Of even greater significance is the inconsistency between the majority’s ruling and the purpose of awarding punitive damages in the first place. In both Stewart v. State Farm Mutual Automobile Insurance Co., cited in the majority opinion, and Baker v. Armstrong, supra note 1, the purpose of punitive-damage recovery was recognized as being punishment of the tortfeasor, not compensation of the victim. Stewart, 104 N.M. at 746, 726 P.2d at 1376; see Baker, 106 N.M. at 397-98, 744 P.2d at 172-73. In my view, we should not construe the statute to make coverage for punitive damages compulsory, because doing so dilutes the purpose of a punitive-damage award.2 Imposing punitive damages on the insurer shifts the deterrent effect from the culpable tortfeasor to the innocent insurer and provides a windfall to the insured in the face of the principle that punitive damages are not intended to compensate the plaintiff. See Baker, 106 N.M. at 397-98, 744 P.2d at 170-73 (quoting Northwestern Nat’l Casualty Co. v. McNulty, 307 F.2d 432, 440 (5th Cir.1962): “[T]here is no point in punishing the insurance company; it has done no wrong.”).

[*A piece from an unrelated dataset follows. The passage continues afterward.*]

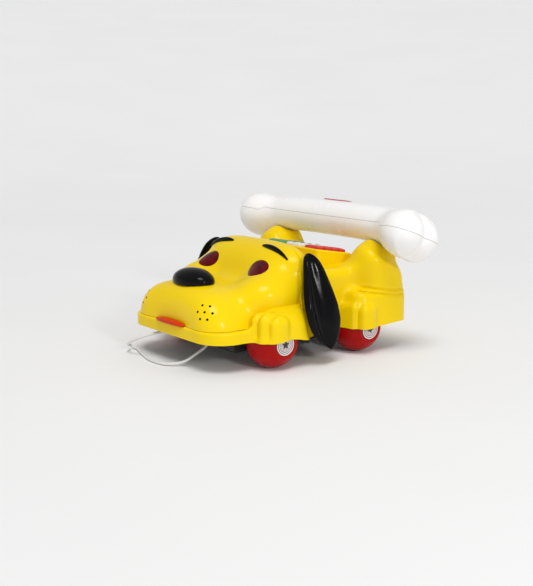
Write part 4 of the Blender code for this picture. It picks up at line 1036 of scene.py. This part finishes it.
def build_ears():
    foot = EAR_Z[0] + 5.5 * (1 - np.cos(np.linspace(0, math.pi / 2, 16)))
    crown = EAR_Z[-1] - 4.0 * (1 - np.sin(np.linspace(0.05, math.pi / 2, 12)))
    zs = np.concatenate([foot, np.linspace(17.5, 77.5, 90), crown])
    zs = np.unique(np.clip(zs, EAR_Z[0] + 0.01, EAR_Z[-1] - 0.01))
    us = 0.5 - 0.5 * np.cos(np.linspace(0, math.pi, 46))
    for side, sx in (("l", 1), ("r", -1)):
        rows = []
        for z in zs:
            a = ear_surface(z, us, True, sx)
            b = ear_surface(z, us[1:-1][::-1], False, sx)
            rows.append([Vector(p) for p in np.concatenate([a, b])])
        piece("ear_flap_" + side, grid_solid(rows), BLACK, "ear_" + side, sharp=60)


# ---------------------------------------------------------------- console and keys

def slope_ring(hx, hs, r, n, cx=0.0, cs=0.0, seg=8):
    out = []
    for qx, qs, a0 in ((1, 1, 0), (-1, 1, 90), (-1, -1, 180), (1, -1, 270)):
        for k in range(seg + 1):
            a = math.radians(a0 + 90 * k / seg)
            at = (cx + qx * (hx - r) + r * math.cos(a), cs + qs * (hs - r) + r * math.sin(a), n)
            out.append(on_slope(at))
    return out


def build_console():
    rows = []
    hx, y0, y1 = CONSOLE_HALF, CONSOLE_FRONT, CONSOLE_REAR
    hs = (y1 - y0) / 2 - 0.4

    def ring(inset, drop, r):
        pts = []
        for p in slope_ring(hx - inset, hs - inset, r, 0.0):
            pts.append(Vector((p.x, p.y, p.z - drop)))
        return pts

    base = [Vector((p.x, p.y, DECK_TOP - 0.2)) for p in ring(0.0, 0, 3.0)]
    rows.append(base)
    for k in range(7):
        t = math.pi / 2 * k / 6
        rows.append(ring(1.6 * (1 - math.cos(t)), 1.6 * (1 - math.sin(t)), 3.0 - 0.9 * (k / 6)))
    bm = grid_solid(rows)
    ob = piece("console_moulding", bm, YELLOW, "console", sharp=30)
    holes = []
    for x, t in key_centres():
        rows = [slope_ring(KEY_HALF_X + KEY_GAP, KEY_HALF_S + KEY_GAP, 1.0, n, x, t) for n in (-4.0, 3.0)]
        holes.append(grid_solid(rows))
    boolean(ob, [merged(*holes)])
    ob.data.set_sharp_from_angle(angle=math.radians(30))
    return ob


KEY_NAMES = ("1", "2", "3", "4", "5", "6", "7", "8", "9", "star", "0", "hash")
KEY_SIGNS = ("1", "2", "3", "4", "5", "6", "7", "8", "9", "*", "0", "#")


def key_sign(name, text, x, t, mat, node):
    cu = bpy.data.curves.new(name, "FONT")
    cu.body = text
    cu.size = 5.6 * MM
    cu.extrude = 0.06 * MM
    cu.align_x = "CENTER"
    cu.align_y = "CENTER"
    tmp = bpy.data.objects.new(name + "_text", cu)
    bpy.context.scene.collection.objects.link(tmp)
    me = bpy.data.meshes.new_from_object(tmp.evaluated_get(bpy.context.evaluated_depsgraph_get()))
    bpy.data.objects.remove(tmp)
    n = (on_slope((0, 0, 1)) - on_slope((0, 0, 0))).normalized()
    s = (on_slope((0, 1, 0)) - on_slope((0, 0, 0))).normalized()
    at = place(on_slope((x, t, KEY_PROUD + 0.55)))
    for v in me.vertices:
        v.co = at + Vector((-1, 0, 0)) * v.co.x - s * v.co.y + n * v.co.z
    me.materials.clear()
    me.materials.append(mat)
    ob = bpy.data.objects.new(name, me)
    bpy.context.scene.collection.objects.link(ob)
    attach(ob, BODY_OF[node])
    return ob


def build_keys():
    for k, (x, t) in enumerate(key_centres()):
        node = "key_" + KEY_NAMES[k]
        rows = [slope_ring(KEY_HALF_X + 0.7, KEY_HALF_S + 0.5, 1.0, -4.2, x, t),
                slope_ring(KEY_HALF_X + 0.7, KEY_HALF_S + 0.5, 1.0, -2.8, x, t),
                slope_ring(KEY_HALF_X, KEY_HALF_S, 1.0, -2.6, x, t)]
        for j in range(9):
            a = math.pi / 2 * j / 8
            rows.append(slope_ring(KEY_HALF_X - 1.1 * (1 - math.cos(a)), KEY_HALF_S - 1.1 * (1 - math.cos(a)),
                                   1.0 - 0.3 * j / 8, KEY_PROUD - 1.1 + 1.1 * math.sin(a), x, t))
        rows.append(slope_ring(KEY_HALF_X * 0.55, KEY_HALF_S * 0.5, 0.6, KEY_PROUD + 0.45, x, t))
        mat = KEY_MATS[k % 3]
        piece("keycap_" + KEY_NAMES[k], grid_solid(rows), mat, node, sharp=35)
        key_sign("key_sign_" + KEY_NAMES[k], KEY_SIGNS[k], x, t,
                 PRINT_DARK if k % 3 == 1 else PRINT_LIGHT, node)


# ---------------------------------------------------------------- wheels

def build_wheels():
    for pos, y in (("front", 0.0), ("rear", WHEELBASE)):
        for side, sx in (("l", 1), ("r", -1)):
            pts = [(6.7, 0), (6.7, AXLE_R + 0.3), (-WHEEL_HALF + 1, AXLE_R + 0.3), (-WHEEL_HALF + 1, 7.0),
                   (-WHEEL_HALF, 7.6)]
            for k in range(49):
                u = -1 + 2 * k / 48
                r = WHEEL_R * math.sqrt(1 - (u * WHEEL_HALF / 19.0) ** 2)
                pts.append((u * WHEEL_HALF, r))
            r_end = pts[-1][1]
            pts += [(WHEEL_HALF, r_end - 0.8), (WHEEL_HALF, 8.3), (WHEEL_HALF - 0.1, 8.15),
                    (WHEEL_HALF - 0.1, 0)]
            node = "wheel_%s_%s" % (pos, side)
            ball_bm = turned(pts, (sx * WHEEL_X, y, WHEEL_R), (sx, 0, 0), 128)
            piece("ball_" + node, ball_bm, RED, node, sharp=35)
            build_sticker(pos, side, sx, y)


def build_sticker(pos, side, sx, y):
    node = "hub_sticker_%s_%s" % (pos, side)
    x = WHEEL_X + WHEEL_HALF + 0.1
    pts = ((0, 0), (0, 7.9), (0.25, 7.9), (0.35, 7.8), (0.35, 0))
    ob = piece("film_" + node, turned(pts, (sx * x, y, WHEEL_R), (sx, 0, 0), 96), FILM, node, sharp=30)
    uv = ob.data.uv_layers.new(name="UVMap")
    c = place((0, y, WHEEL_R))
    for loop in ob.data.loops:
        v = ob.data.vertices[loop.vertex_index].co
        uv.data[loop.index].uv = (0.5 + (v.y - c.y) / 0.0158, 0.5 + (v.z - c.z) / 0.0158)
    bm = bmesh.new()
    for lift in (0.36, 0.44):
        ring = []
        for k in range(20):
            a = 2 * math.pi * k / 20 + (0.4 if pos == "rear" else 0.0)
            r = 3.6 if k % 4 == 0 else (1.7 if k % 4 == 2 else 2.3)
            ring.append(bm.verts.new((sx * (x + lift), y + r * math.sin(a), WHEEL_R + r * math.cos(a))))
        bm.faces.new(ring if lift > 0.4 else ring[::-1])
    bm.verts.ensure_lookup_table()
    for k in range(20):
        bm.faces.new((bm.verts[k], bm.verts[(k + 1) % 20], bm.verts[20 + (k + 1) % 20], bm.verts[20 + k]))
    extra("hub_mark_%s_%s" % (pos, side), bm, PRINT_DARK, node)


# ---------------------------------------------------------------- handset

def bone_half(up, n_mid, n_end, n_prof):
    st = bone_ring(n_mid, n_end)
    seam = np.array([bone_seam(x) for x in st[0]])
    gap = 0.12 * up
    arch = bone_arch(st[0])
    zc = arch + up
    zc = np.where(up * (zc - seam) < 0.5, seam + 0.5 * up, zc)
    lines = profiles(bone_field, st, seam + gap, 5.0, zc, up=up, counts=(30, 70, 60), reach=34.0)
    return [np.array([resample(q, n_prof) for q in lines])]


def build_handset():
    for name, up in (("handset_top", 1.0), ("handset_bottom", -1.0)):
        bm = sheet_shell(bone_half(up, 181, 61, 46), bone_field, 2.0, level=lambda c: 2)
        for v in bm.verts:
            v.co = to_world(v.co)
        piece(name + "_moulding", bm, WHITE, name, sharp=38)
    rows, n, m = [], 61, 15
    for i in range(n):
        x = -15.0 + 30.0 * i / (n - 1)
        arch = float(bone_arch(x))
        e = min(1.0, math.sqrt(max(0.0, 1 - (max(0.0, abs(x) - 12.5) / 2.55) ** 2)) + 0.05)
        ring = []
        for r, order in ((SHAFT_R + 0.1, 1), (SHAFT_R + 0.75, -1)):
            for a in np.linspace(-19, 19, m)[::order]:
                t = math.radians(a) * e
                lift = r - (0.25 if r > SHAFT_R + 0.5 and abs(a) > 17 else 0.0)
                ring.append(to_world((x, lift * math.sin(t), arch + lift * math.cos(t))))
        rows.append(ring)
    piece("badge_moulding", grid_solid(rows), BADGE, "handset_badge", sharp=30)


# ---------------------------------------------------------------- cord

def build_cord():
    line = smooth_route(CORD_ROUTE, 160)
    line[:, 2] = np.maximum(line[:, 2], CORD_R + 0.1)
    cu = bpy.data.curves.new("cord_loop", "CURVE")
    cu.dimensions = "3D"
    cu.bevel_depth = CORD_R * MM
    cu.bevel_resolution = 5
    cu.use_fill_caps = True
    sp = cu.splines.new("POLY")
    sp.points.add(len(line) - 1)
    for q, p in zip(sp.points, line):
        q.co = (*place(p), 1.0)
    cu.materials.append(CORD)
    ob = bpy.data.objects.new("cord_loop", cu)
    bpy.context.scene.collection.objects.link(ob)
    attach(ob, BODY_OF["pull_cord"])
    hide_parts("pull_cord")
    return ob


# ---------------------------------------------------------------- floor, light and camera

def build_stage():
    bm = bmesh.new()
    prof = [(0.0, 0.0), (0.3, 0.0), (1.2, 0.0)]
    for k in range(1, 13):
        a = math.radians(15.0 * k / 12)
        prof.append((1.2 + 4.0 * math.sin(a), 4.0 * (1 - math.cos(a))))
    prof.append((9.0, prof[-1][1] + (9.0 - prof[-1][0]) * math.tan(math.radians(15.0))))
    rings = []
    for r, z in prof:
        if r == 0:
            rings.append([bm.verts.new((0, 0, z - 0.0002))] * 96)
            continue
        rings.append([bm.verts.new((r * math.cos(2 * math.pi * k / 96), r * math.sin(2 * math.pi * k / 96),
                                    z - 0.0002)) for k in range(96)])
    for a, b in zip(rings, rings[1:]):
        for k in range(96):
            quad = [a[k], a[(k + 1) % 96], b[(k + 1) % 96], b[k]]
            bm.faces.new([v for i, v in enumerate(quad) if v not in quad[:i]])
    me = bpy.data.meshes.new("studio_floor")
    bm.to_mesh(me)
    bm.free()
    me.shade_smooth()
    floor = bpy.data.objects.new("studio_floor", me)
    bpy.context.scene.collection.objects.link(floor)
    m = bpy.data.materials.new("pale_paper")
    m.use_nodes = True
    nd = m.node_tree.nodes
    b = nd["Principled BSDF"]
    b.inputs["Roughness"].default_value = 0.8
    b.inputs["Specular IOR Level"].default_value = 0.25
    tc = nd.new("ShaderNodeTexCoord")
    ns = nd.new("ShaderNodeTexNoise")
    ns.inputs["Scale"].default_value = 3.0
    rp = ramp(nd, [(0.3, (0.845, 0.845, 0.845)), (0.7, (0.865, 0.865, 0.865))])
    links(m, (tc.outputs["Object"], ns.inputs["Vector"]), (ns.outputs["Fac"], rp.inputs["Fac"]),
          (rp.outputs["Color"], b.inputs["Base Color"]))
    me.materials.append(m)


def area(name, at, target, size, power, size_y=None):
    li = bpy.data.lights.new(name, "AREA")
    li.shape = "RECTANGLE"
    li.size = size
    li.size_y = size_y or size
    li.energy = power
    ob = bpy.data.objects.new(name, li)
    ob.location = at
    ob.rotation_euler = (Vector(target) - Vector(at)).to_track_quat("-Z", "Y").to_euler()
    bpy.context.scene.collection.objects.link(ob)


def build_lights():
    world = bpy.data.worlds.new("studio")
    bpy.context.scene.world = world
    world.use_nodes = True
    world.node_tree.nodes["Background"].inputs[0].default_value = (1, 1, 1, 1)
    world.node_tree.nodes["Background"].inputs[1].default_value = 0.47
    sun = bpy.data.lights.new("soft_overhead", "SUN")
    sun.energy = 1.5
    sun.angle = math.radians(26)
    ob = bpy.data.objects.new("soft_overhead", sun)
    ob.rotation_euler = Vector((0.35, -0.25, 1.0)).to_track_quat("Z", "Y").to_euler()
    bpy.context.scene.collection.objects.link(ob)
    area("window_light", (1.35, -0.25, 0.62), (0, 0, 0.05), 0.17, 4.4)


def build_camera():
    az, el = math.radians(51.87), math.radians(10.75)
    cam = bpy.data.cameras.new("camera")
    cam.sensor_width = 36.0
    cam.lens = 61.43
    cam.clip_start = 0.01
    cam.clip_end = 20.0
    ob = bpy.data.objects.new("camera", cam)
    ob.location = place((616.5, -444.7, 191.2))
    ob.rotation_euler = (math.pi / 2 - el, 0.0, az)
    bpy.context.scene.collection.objects.link(ob)
    bpy.context.scene.camera = ob


build_camera()
build_cord()
finish_kept()
build_body()
build_face()
build_eyes()
build_nose()
build_brows()
build_tongue()
build_ears()
build_console()
build_keys()
build_wheels()
build_handset()
build_stage()
build_lights()
bpy.context.scene.view_settings.view_transform = "Standard"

It is no answer to this argument to say that the insurance company is only being required to provide the uninsured motorist coverage it contracted to pay — that a separate premium charge was assessed for this coverage and that the insurer agreed to pay “all sums” to which the insured might be legally entitled. In this case the insured and the insurer contracted to exclude punitive damages; their contract did not contemplate that such damages would be awarded. As for the premium, it compensated the insurer for the risk that an insured would be injured in an accident with an uninsured motorist; that risk was actuarily determined based on factors such as the frequency and amounts of claims. Under the majority’s decision the insurer’s risk is increased by adding exposure to claims that the parties did not contemplate. The effect presumably will be to cause premiums to rise, since now insurance companies cannot exclude these types of damages even if their policyholders agree. This has the effect, indirectly, of shifting the punitive-damage burden not only from the culpable tortfeasor to the innocent insurer but also from the latter to the premium-paying public, which ultimately must bear the costs of the gross negligence or wilful behavior of tortfeasors like Mr. Full-bright. I would confine an award of damages intended as punishment to the person who merits the punishment.
While it is true that in Stewart this Court held that uninsured motorist coverage includes coverage for punitive damages, this holding was issued in a case in which the policy did not expressly exclude coverage for punitive damages, as does the policy in this case. The Court made it clear that it was construing the terms of the insurance policy in holding that there was no implied exclusion for punitive damages. See 104 N.M. at 747, 726 P.2d at 1377. Just as the Court did later in Baker, it ruled that the policy language covered liability for punitive damages and that such coverage was not only not prohibited by public policy, it was consistent with the uninsured motorist statute by responding to the insured’s reasonable expectations of coverage and affording coverage for all sums which the insured might be legally entitled to recover.
In the present case, however, the policy expressly excludes such coverage, so there is no argument that the insured’s reasonable expectations are being frustrated. Unlike both Stewart and Baker, the issue in this case does not involve construing the insurance policy; it involves construing the statute to determine whether it requires coverage for punitive damages. To hold that the statute does so not only dilutes the purpose of awarding punitive damages; it does violence to what was referred to in Baker as a “weighty policy consideration”: “the right of a person and his or her insurer to freely contract for [and, I submit, against] insurance against an adjudication of [punitive-damage] liability * * 106 N.M. at 398, 744 P.2d at 173. Since the majority gives only lip-service to this right and ignores other pertinent policy considerations, I respectfully dissent.
. No decision of which I am aware holds that an insurer cannot exclude liability for punitive damages under a liability insurance policy. Until Baker v. Armstrong, 106 N.M. 395, 744 P.2d 170 (1987), the issue was just the opposite: whether public policy would even permit coverage for punitive damages; no one argued that the law or public policy required such coverage. Baker held that public policy did not prohibit an insurer from insuring against punitive-damage liability and that, when an insurance policy was silent on the subject, it would be construed to afford coverage. In dictum, the Baker plurality said: "While [the insurer] could have contracted to exclude punitive damages, it did not do so by the language it chose to use.” 106 N.M. at 396, 744 P.2d at 171 (emphasis added).
. I realize that Stewart and Baker say that this dilutive effect may not exist because the insurer can always sue the tortfeasor for recovery of the punitive damages and thereby implement the policy of visiting punishment on the party guilty of culpable behavior. However, I believe this notion — that the insurance company will carry out the law’s purpose in seeking redress for the tortfeasor’s wrongful conduct by suing him or her in subrogation — is largely fictional. Such a suit will occur only in the rare instance when the tortfeasor has sufficient assets to satisfy a punitive-damage award, which the tortfeasor almost never will if he or she lacks insurance coverage.